I felt poisoned somehow and had no way of understanding the part I was to play among them. Jim tried refereeing but Chod and I clashed again and again and always over minor trivialities that seemed at the time of major import. Our bickering carried with us to a distant row of hoodoos and back the long miles to the vehicle and into Farmington and beyond to Aztec where the ultimate break came in a squabble over a map. I’ve never been one to back down from a fight and was not about to start at this juncture and yet I still held out a glimmer of hope that Shaman could magick a truce or at least defuse the situation, but he could not. The best he could do was announce with finality that the trip was finished.
“We’re going home,” he said. “It’s been a good trip, but we wore out our welcome.”
(Conclusion next week)
Sunday, August 15, 2010
Because I am now scarred for life and feel compelled, even driven, to do a Cheryl Unruh on the food we order, this time at Our Daily Bread in Barnes
Thursday, August 12, 2010
Something changed in Butler Wash though I did not know it then nor even shortly after we set out when I croaked out an invitation for free malts at the little mom-and-pop cafe on the outskirts of Bluff. I sat in the back seat nursing a bottle of water and watched the jaundiced stony ground whip past and fulvous tendrils of virga falling in long diaphanous veils to burn away before making landfall. Bluff appeared ahead but the vehicle turned onto another road whose sign directed us to Mexican Water and I knew something was amiss. Maybe they hadn’t heard me, I thought. Maybe I only thought I said something.

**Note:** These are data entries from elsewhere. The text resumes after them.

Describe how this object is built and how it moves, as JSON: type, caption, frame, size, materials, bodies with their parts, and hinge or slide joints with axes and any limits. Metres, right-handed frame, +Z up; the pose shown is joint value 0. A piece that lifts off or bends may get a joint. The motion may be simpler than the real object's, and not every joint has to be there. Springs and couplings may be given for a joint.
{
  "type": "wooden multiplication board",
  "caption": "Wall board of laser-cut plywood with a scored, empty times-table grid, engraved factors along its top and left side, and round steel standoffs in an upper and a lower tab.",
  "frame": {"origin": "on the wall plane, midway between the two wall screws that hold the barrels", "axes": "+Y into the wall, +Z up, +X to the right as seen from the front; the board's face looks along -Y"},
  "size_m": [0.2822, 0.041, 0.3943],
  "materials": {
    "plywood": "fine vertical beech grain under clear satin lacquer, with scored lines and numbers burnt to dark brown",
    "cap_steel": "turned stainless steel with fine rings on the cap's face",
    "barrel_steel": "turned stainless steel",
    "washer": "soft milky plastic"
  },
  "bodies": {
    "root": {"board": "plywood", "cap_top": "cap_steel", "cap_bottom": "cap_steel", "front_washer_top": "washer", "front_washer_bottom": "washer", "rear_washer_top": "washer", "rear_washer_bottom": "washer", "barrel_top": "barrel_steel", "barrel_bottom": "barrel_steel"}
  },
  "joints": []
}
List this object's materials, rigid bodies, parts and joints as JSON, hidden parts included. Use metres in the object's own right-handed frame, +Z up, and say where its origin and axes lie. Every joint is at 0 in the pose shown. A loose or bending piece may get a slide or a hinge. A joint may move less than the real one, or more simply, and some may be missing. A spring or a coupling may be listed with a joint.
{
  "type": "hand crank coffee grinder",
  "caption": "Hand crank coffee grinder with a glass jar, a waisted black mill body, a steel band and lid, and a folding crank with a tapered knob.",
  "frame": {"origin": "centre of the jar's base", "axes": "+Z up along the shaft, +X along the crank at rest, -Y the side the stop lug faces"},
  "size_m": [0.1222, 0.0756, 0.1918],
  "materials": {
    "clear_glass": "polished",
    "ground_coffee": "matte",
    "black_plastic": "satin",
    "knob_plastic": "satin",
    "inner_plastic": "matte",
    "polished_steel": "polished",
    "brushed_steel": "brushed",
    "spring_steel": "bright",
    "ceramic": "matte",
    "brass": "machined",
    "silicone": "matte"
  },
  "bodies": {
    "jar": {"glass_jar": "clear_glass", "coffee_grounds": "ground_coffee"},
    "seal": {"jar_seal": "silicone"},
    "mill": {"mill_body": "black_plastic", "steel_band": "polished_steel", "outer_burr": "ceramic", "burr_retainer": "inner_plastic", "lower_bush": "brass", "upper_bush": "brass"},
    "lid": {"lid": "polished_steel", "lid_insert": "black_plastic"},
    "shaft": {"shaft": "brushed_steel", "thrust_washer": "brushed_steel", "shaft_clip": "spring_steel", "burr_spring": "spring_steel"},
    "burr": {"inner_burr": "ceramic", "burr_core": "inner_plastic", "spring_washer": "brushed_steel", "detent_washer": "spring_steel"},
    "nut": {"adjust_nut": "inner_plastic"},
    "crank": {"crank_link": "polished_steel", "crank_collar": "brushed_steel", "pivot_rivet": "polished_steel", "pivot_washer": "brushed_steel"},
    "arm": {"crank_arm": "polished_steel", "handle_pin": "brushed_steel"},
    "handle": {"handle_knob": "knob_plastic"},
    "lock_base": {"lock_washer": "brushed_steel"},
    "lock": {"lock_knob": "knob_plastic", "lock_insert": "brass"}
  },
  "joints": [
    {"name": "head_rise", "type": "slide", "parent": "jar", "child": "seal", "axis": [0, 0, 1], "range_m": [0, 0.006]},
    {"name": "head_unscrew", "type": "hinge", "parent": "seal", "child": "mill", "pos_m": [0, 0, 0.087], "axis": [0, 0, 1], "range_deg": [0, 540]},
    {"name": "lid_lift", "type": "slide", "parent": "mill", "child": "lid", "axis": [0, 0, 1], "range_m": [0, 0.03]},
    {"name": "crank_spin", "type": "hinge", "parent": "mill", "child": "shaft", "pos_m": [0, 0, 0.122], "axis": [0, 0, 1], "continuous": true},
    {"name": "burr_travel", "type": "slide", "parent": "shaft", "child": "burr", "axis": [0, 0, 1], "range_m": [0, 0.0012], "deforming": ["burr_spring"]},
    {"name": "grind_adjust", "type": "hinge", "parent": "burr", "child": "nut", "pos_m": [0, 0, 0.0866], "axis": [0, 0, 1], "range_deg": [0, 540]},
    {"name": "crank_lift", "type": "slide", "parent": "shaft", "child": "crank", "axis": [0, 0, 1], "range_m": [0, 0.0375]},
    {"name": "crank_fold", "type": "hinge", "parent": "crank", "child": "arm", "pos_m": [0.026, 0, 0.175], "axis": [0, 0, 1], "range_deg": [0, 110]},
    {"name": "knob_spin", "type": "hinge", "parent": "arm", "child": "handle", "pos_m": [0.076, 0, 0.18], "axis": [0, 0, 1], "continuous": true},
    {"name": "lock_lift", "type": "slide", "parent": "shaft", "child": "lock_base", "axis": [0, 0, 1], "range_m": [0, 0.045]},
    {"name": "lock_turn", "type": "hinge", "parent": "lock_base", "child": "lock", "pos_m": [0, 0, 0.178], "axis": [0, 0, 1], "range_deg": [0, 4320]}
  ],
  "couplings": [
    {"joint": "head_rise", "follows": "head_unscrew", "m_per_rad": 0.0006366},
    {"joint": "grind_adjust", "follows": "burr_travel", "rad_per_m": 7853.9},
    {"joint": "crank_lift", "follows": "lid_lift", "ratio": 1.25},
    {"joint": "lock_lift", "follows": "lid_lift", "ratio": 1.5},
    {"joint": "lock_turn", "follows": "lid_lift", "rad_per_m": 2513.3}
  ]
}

For a long time we drove through level featureless terrain bordered on every side by flat-topped buttes hazy in the dusty air, and the storm which had held off now bore down with wind and faint spatterings of rain that only collected the dust and clotted it into small brown specks like freckles. The air turned sulfurous and lightning forked the air but it was mostly behind us as we fled without dialogue. Uppermost in my mind was the remembrance of how we wished for adventure and found perhaps too much of it and here then was the price. But whatever cost I associated with the canyon was merely guesswork, preemptive and dulled with pain. The bill would come due in short order.

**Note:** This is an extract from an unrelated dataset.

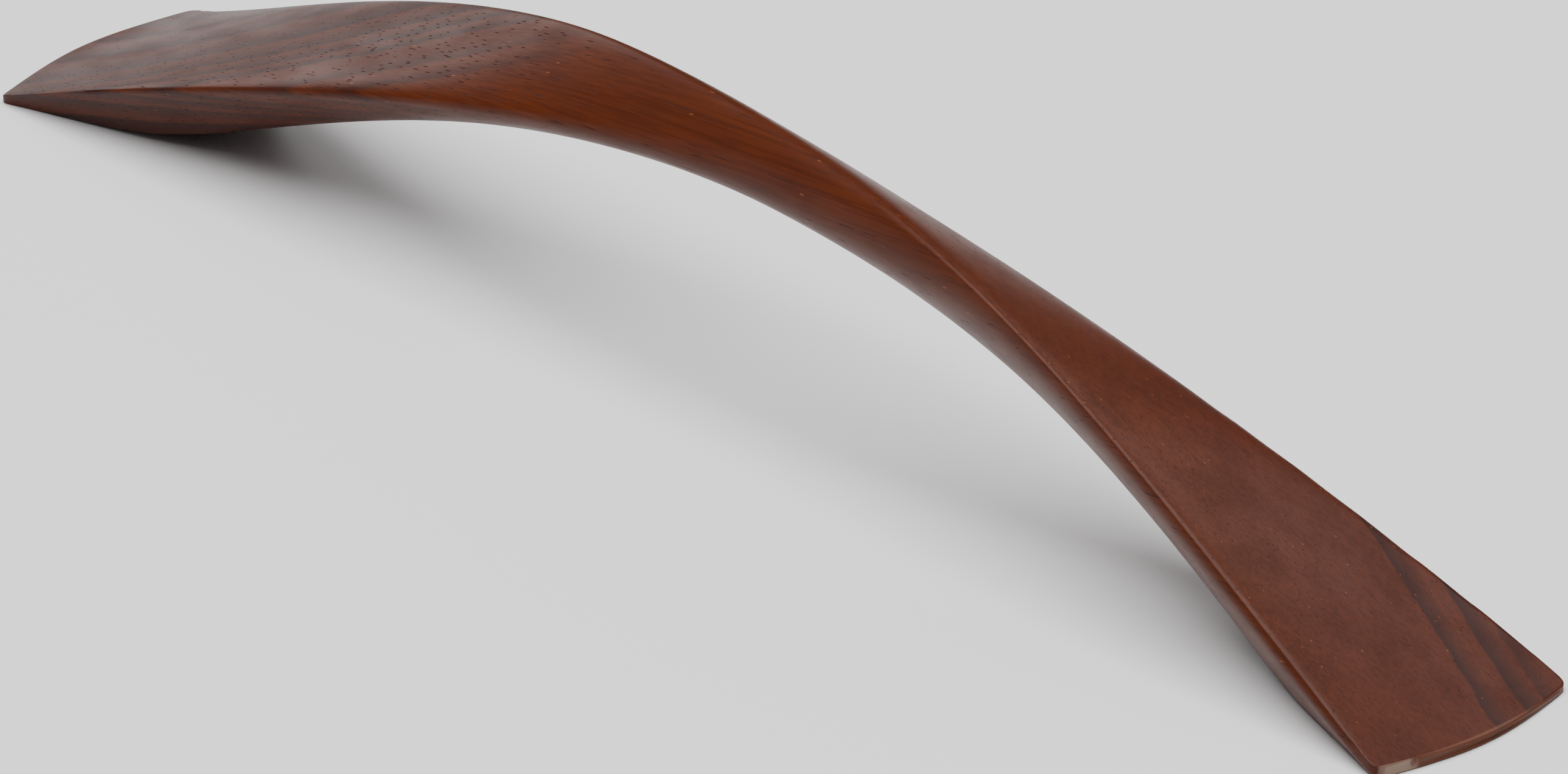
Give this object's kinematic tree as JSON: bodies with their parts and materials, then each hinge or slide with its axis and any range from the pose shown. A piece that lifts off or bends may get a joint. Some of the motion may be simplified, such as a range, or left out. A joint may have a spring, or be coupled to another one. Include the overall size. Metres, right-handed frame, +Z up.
{
  "type": "twisted wooden bow pull handle",
  "caption": "Arched bow pull carved from solid walnut, its broad thin feet twisting into an upright oval grip, with threaded inserts in the feet.",
  "frame": {"origin": "middle of the footprint, on the plane that both feet stand on", "axes": "+X along the pull, +Y across it, +Z up from the furniture towards the grip"},
  "size_m": [0.228, 0.03, 0.0339],
  "materials": {
    "walnut": "satin lacquer over open-pored walnut",
    "insert_brass": "turned and knurled"
  },
  "bodies": {
    "root": {"carved_bow": "walnut", "threaded_insert_left": "insert_brass", "threaded_insert_right": "insert_brass"}
  },
  "joints": []
}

Slowly the soil reddened and spires jutted heavenward though still we moved blind to the greater horizons. After what seemed an eternity one such spire pronounced itself with its singularity to rise above the lesser buttes and dominate the eye and I knew then where we were. It seemed forged from altogether different materials and had the appearance of the prow of a ship cresting the waters. Its name was Shiprock.
We entered Farmington and immediately clogged in traffic. At the first chance we turned off into a Dairy Queen as was our wont but the place was packed with Navajos and a few roundeyes from which we stood in stark contrast for our filthy clothing. I tried wiping the dried blood from my hands without success and as we entered eyes swiveled toward us and never relinquished their curious gaze. The bathrooms were closed for cleaning so we ordered and washed as best as possible with a little vial of antiseptic gel left on the counter for that purpose.
Jim kept staring at me and shaking his head. “At least you’ll get your green chile burger at Bubba’s,” he said, meaning of course Blake’s Lotaburger which we comically missed during our last foray two years ago. We passed several Blake’s but we wanted clean clothes first and so found the hotel and showered and emerged almost human again.
But Blake’s wasn’t on the agenda. Jim broke the news that we were walking across the street to a cafe recommended by the clerk.
“We’re having comfort food,” Chod said, and I did not believe the edge in his voice was my imagination.
According to the map we were three blocks from a Blake’s but I was in no condition to walk that far. I stared at the two of them and knew I was outvoted and said simply that I was eating there tomorrow or somebody was going to get murdered.
The food at the cafe was terrible except for the small bowl of green chile cheese soup that had to be the finest ever to pass my lips. I almost wept with joy at being in New Mexico again where chile is the mainstay of all culinary repasts, but whatever delight summoned forth by that dish was shortlived for a cloud had settled upon us. Jim seemed his usual banterous self but between Chod and me a gulf loomed. He had rescued me twice for which I owed him but he had also split up and left me behind and the thought nagged me like my sore tooth. As we settled into the hotel he distanced himself from us and I wiped down my camera and inspected the sensor chamber and downloaded the images taken that day. Jim came over to watch and we talked quietly and then he tried engaging Chod. Shaman as dutiful peacekeeper.
Our last western expedition had ended rancorously and I hoped this would not be a repeat. But as dawn lightened the east ours was a silent trio. Jim and Chod ate a free continental breakfast while I waited for a green chile fix which came in the guise of a massive stuffed burrito at Blake’s. In between rhapsodic bites I navigated as Chod drove. We headed south to an abandoned trading post and turned off into a warren of dirt tracks only sparsely numbered. Trying to find our way in the DeLorme was like reading tea leaves at the bottom of a saucer or the indecipherable scribblings of a child. All we knew was that a certain road took us across a wide expanse of sand and sage to a small wilderness known as the De-Na-Zin and beyond to the Bisti, and that if we departed that road unwittingly our chances of finding either were in the low percentages. The horizon on all cardinal points was flat and void of notable feature other than the distant blue bulwark of the Chuska Mountains but even it proved elusive as the sun burned the sky white and distant marks shimmered like mirages.
We came at last to a crossroads whose skewed signs were bewildering and halted while discussing the merits of either path. Both were equally wide and meandered in the proper direction but deciding between them was an act of prophecy. As navigator I had the last word but my word was ignored and we charged off until doubt crept in and still we drove until we came to a Y whose signs had none of the proper numbering. I wasn’t expecting an apology and didn’t get one but a silence descended that had the hard edge of stone or ice or implacable distrust or something else I could not then nor even now put name to.